## [Task to complete]
Only the lines starting at the one with "body = [*fronts.values(), *hems.values()]" and ending at the one with "cad_parts[node].hide_render = cad_parts[node].hide_viewport" should be copied, exactly and with both ends kept.

## [Material provided]

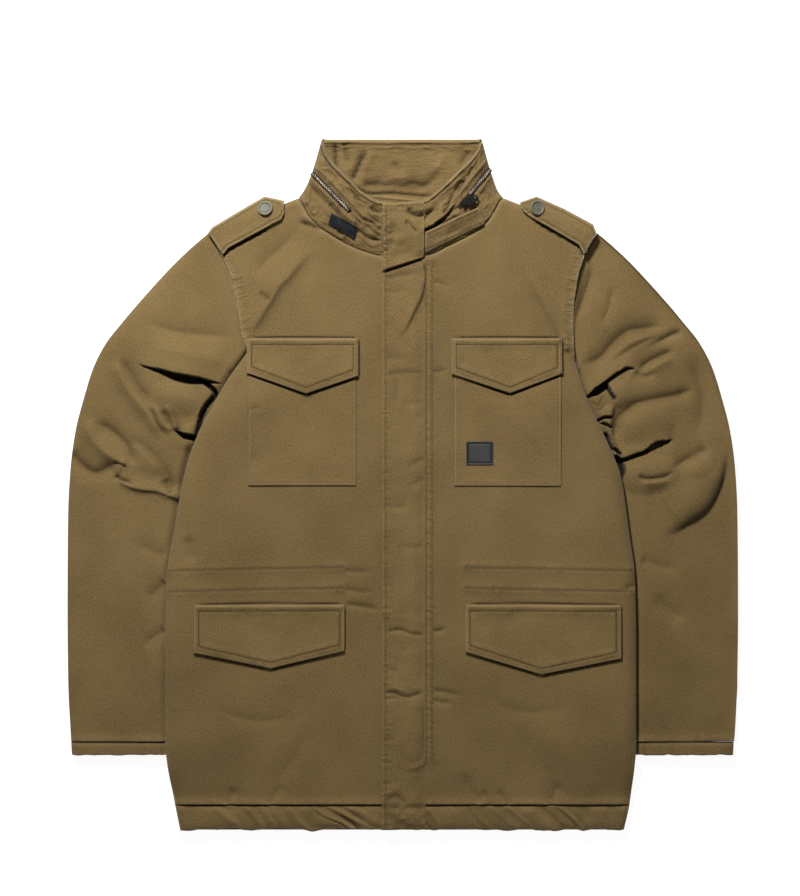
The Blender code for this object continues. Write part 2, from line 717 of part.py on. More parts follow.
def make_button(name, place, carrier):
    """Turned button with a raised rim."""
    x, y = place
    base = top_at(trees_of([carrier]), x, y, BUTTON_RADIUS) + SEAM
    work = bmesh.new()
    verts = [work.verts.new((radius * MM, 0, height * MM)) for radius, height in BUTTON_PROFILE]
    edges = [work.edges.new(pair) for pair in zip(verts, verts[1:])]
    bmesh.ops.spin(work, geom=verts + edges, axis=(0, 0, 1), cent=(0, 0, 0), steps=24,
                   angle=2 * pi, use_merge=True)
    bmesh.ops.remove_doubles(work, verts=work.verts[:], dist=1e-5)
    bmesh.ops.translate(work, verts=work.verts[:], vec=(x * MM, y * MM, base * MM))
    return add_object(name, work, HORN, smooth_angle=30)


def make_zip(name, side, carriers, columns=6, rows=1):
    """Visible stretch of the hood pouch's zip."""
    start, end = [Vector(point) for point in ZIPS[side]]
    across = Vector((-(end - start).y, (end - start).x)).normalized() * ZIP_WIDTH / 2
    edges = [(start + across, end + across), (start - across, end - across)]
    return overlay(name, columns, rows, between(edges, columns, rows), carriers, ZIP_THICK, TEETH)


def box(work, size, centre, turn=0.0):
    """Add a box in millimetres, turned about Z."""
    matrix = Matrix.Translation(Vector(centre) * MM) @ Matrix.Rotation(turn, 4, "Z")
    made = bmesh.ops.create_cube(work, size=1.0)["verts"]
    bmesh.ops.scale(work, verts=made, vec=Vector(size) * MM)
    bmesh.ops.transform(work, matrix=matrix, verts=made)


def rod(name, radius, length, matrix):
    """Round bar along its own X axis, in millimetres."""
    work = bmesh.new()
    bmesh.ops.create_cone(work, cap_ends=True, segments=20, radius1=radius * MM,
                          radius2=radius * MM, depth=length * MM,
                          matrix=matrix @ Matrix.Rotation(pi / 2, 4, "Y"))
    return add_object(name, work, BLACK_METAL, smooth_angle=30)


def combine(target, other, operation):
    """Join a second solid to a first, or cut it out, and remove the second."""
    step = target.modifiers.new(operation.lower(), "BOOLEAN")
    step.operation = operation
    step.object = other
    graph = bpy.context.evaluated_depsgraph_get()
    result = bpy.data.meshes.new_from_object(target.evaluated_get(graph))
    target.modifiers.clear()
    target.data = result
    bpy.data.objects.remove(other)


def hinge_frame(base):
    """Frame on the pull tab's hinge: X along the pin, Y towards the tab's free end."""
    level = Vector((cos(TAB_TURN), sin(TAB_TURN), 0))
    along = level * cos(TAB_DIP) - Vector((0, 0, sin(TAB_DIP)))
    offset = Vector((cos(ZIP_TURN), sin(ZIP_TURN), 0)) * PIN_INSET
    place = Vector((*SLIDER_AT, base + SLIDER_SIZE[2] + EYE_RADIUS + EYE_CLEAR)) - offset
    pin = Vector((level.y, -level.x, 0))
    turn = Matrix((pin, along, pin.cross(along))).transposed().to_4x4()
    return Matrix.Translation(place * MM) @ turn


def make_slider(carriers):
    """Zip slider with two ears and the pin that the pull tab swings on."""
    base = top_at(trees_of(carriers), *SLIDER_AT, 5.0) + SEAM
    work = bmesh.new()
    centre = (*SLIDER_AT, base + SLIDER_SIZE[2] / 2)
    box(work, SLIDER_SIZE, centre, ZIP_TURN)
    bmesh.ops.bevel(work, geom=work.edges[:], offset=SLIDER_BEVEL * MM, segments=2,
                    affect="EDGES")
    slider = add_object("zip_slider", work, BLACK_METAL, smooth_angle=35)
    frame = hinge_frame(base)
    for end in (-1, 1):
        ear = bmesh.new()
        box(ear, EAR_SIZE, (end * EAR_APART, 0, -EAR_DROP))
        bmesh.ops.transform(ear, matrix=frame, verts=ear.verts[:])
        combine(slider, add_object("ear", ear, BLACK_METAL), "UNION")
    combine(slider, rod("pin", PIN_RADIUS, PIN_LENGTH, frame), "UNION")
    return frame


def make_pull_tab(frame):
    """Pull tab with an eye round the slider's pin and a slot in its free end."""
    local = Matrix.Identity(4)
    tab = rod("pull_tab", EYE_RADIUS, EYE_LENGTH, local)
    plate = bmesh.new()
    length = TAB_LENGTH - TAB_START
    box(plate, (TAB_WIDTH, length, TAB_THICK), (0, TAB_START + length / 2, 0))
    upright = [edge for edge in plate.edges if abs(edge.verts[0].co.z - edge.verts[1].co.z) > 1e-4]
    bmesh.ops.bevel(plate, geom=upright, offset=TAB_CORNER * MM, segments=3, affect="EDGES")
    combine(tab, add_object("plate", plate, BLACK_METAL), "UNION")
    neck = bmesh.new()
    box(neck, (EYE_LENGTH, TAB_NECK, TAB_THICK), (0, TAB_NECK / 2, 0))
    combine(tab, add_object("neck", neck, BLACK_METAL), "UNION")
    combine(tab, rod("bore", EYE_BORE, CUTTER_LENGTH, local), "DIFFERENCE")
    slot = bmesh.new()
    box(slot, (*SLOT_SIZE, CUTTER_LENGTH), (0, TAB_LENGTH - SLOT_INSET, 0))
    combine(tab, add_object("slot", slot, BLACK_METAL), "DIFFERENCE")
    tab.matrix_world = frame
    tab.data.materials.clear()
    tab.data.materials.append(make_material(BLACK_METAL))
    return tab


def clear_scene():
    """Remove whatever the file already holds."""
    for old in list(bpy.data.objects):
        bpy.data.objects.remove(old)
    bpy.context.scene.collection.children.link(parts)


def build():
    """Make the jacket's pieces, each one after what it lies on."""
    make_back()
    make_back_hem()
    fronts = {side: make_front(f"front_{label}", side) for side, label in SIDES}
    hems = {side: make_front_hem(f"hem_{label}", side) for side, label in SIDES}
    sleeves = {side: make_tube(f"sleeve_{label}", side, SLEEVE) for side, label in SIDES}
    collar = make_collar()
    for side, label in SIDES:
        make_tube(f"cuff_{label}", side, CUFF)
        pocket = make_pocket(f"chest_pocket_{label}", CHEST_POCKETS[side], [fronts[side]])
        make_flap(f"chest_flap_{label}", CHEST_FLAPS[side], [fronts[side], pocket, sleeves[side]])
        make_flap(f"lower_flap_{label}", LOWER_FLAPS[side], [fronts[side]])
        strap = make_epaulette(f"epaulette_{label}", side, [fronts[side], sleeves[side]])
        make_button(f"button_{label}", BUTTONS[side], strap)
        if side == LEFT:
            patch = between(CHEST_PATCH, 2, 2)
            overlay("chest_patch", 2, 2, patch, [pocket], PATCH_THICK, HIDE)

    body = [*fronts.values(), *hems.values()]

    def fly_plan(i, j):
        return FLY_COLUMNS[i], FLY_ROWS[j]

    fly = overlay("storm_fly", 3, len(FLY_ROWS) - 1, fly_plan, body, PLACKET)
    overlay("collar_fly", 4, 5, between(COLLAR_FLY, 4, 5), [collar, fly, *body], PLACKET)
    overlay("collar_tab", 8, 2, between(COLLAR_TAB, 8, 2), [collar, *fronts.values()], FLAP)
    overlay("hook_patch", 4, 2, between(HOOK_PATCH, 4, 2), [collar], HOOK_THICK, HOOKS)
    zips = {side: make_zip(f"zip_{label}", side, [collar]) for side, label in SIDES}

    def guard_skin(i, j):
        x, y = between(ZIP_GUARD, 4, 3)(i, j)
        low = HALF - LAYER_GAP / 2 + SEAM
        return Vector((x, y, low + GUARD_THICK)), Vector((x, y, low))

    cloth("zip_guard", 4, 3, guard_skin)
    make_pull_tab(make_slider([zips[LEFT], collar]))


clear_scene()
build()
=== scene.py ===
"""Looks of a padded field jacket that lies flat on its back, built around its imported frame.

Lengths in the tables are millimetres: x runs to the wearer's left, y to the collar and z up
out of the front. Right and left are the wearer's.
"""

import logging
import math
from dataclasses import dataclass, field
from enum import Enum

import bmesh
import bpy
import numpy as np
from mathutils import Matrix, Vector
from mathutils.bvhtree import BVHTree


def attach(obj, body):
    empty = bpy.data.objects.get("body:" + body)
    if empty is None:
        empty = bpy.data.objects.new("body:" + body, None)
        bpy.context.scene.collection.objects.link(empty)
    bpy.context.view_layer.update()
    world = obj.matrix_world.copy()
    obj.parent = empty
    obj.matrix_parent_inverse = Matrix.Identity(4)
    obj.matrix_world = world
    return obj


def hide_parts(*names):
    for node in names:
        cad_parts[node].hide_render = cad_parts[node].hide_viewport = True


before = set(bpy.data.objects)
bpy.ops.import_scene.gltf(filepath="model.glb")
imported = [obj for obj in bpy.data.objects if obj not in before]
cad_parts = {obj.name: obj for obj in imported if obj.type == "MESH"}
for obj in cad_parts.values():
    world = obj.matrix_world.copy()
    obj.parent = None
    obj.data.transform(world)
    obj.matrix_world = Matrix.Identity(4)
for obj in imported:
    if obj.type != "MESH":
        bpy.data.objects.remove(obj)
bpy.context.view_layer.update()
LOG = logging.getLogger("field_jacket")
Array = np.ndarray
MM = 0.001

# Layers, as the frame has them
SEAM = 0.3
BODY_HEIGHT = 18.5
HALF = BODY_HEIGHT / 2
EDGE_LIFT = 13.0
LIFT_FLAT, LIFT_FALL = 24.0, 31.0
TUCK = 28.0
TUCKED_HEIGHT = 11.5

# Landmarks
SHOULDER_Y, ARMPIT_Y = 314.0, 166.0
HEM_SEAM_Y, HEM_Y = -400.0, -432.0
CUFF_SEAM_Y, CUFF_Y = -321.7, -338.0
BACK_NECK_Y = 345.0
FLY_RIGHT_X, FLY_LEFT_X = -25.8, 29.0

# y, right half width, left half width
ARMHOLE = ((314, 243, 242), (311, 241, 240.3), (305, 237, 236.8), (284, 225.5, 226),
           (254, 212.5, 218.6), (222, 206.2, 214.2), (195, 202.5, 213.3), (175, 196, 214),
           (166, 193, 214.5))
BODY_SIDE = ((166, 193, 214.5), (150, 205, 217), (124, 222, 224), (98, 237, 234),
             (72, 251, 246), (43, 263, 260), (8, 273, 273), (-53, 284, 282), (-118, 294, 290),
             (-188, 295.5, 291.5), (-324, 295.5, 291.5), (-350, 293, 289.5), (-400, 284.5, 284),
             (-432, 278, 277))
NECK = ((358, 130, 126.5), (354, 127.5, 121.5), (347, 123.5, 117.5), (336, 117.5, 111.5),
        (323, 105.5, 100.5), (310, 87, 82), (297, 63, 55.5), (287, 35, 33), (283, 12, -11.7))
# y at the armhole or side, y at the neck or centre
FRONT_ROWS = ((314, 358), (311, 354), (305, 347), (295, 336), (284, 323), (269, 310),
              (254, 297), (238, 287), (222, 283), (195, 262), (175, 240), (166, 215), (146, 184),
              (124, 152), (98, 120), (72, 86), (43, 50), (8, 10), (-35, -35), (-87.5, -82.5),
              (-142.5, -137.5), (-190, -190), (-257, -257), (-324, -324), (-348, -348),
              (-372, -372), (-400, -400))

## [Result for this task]
    body = [*fronts.values(), *hems.values()]

    def fly_plan(i, j):
        return FLY_COLUMNS[i], FLY_ROWS[j]

    fly = overlay("storm_fly", 3, len(FLY_ROWS) - 1, fly_plan, body, PLACKET)
    overlay("collar_fly", 4, 5, between(COLLAR_FLY, 4, 5), [collar, fly, *body], PLACKET)
    overlay("collar_tab", 8, 2, between(COLLAR_TAB, 8, 2), [collar, *fronts.values()], FLAP)
    overlay("hook_patch", 4, 2, between(HOOK_PATCH, 4, 2), [collar], HOOK_THICK, HOOKS)
    zips = {side: make_zip(f"zip_{label}", side, [collar]) for side, label in SIDES}

    def guard_skin(i, j):
        x, y = between(ZIP_GUARD, 4, 3)(i, j)
        low = HALF - LAYER_GAP / 2 + SEAM
        return Vector((x, y, low + GUARD_THICK)), Vector((x, y, low))

    cloth("zip_guard", 4, 3, guard_skin)
    make_pull_tab(make_slider([zips[LEFT], collar]))


clear_scene()
build()
=== scene.py ===
"""Looks of a padded field jacket that lies flat on its back, built around its imported frame.

Lengths in the tables are millimetres: x runs to the wearer's left, y to the collar and z up
out of the front. Right and left are the wearer's.
"""

import logging
import math
from dataclasses import dataclass, field
from enum import Enum

import bmesh
import bpy
import numpy as np
from mathutils import Matrix, Vector
from mathutils.bvhtree import BVHTree


def attach(obj, body):
    empty = bpy.data.objects.get("body:" + body)
    if empty is None:
        empty = bpy.data.objects.new("body:" + body, None)
        bpy.context.scene.collection.objects.link(empty)
    bpy.context.view_layer.update()
    world = obj.matrix_world.copy()
    obj.parent = empty
    obj.matrix_parent_inverse = Matrix.Identity(4)
    obj.matrix_world = world
    return obj


def hide_parts(*names):
    for node in names:
        cad_parts[node].hide_render = cad_parts[node].hide_viewport = True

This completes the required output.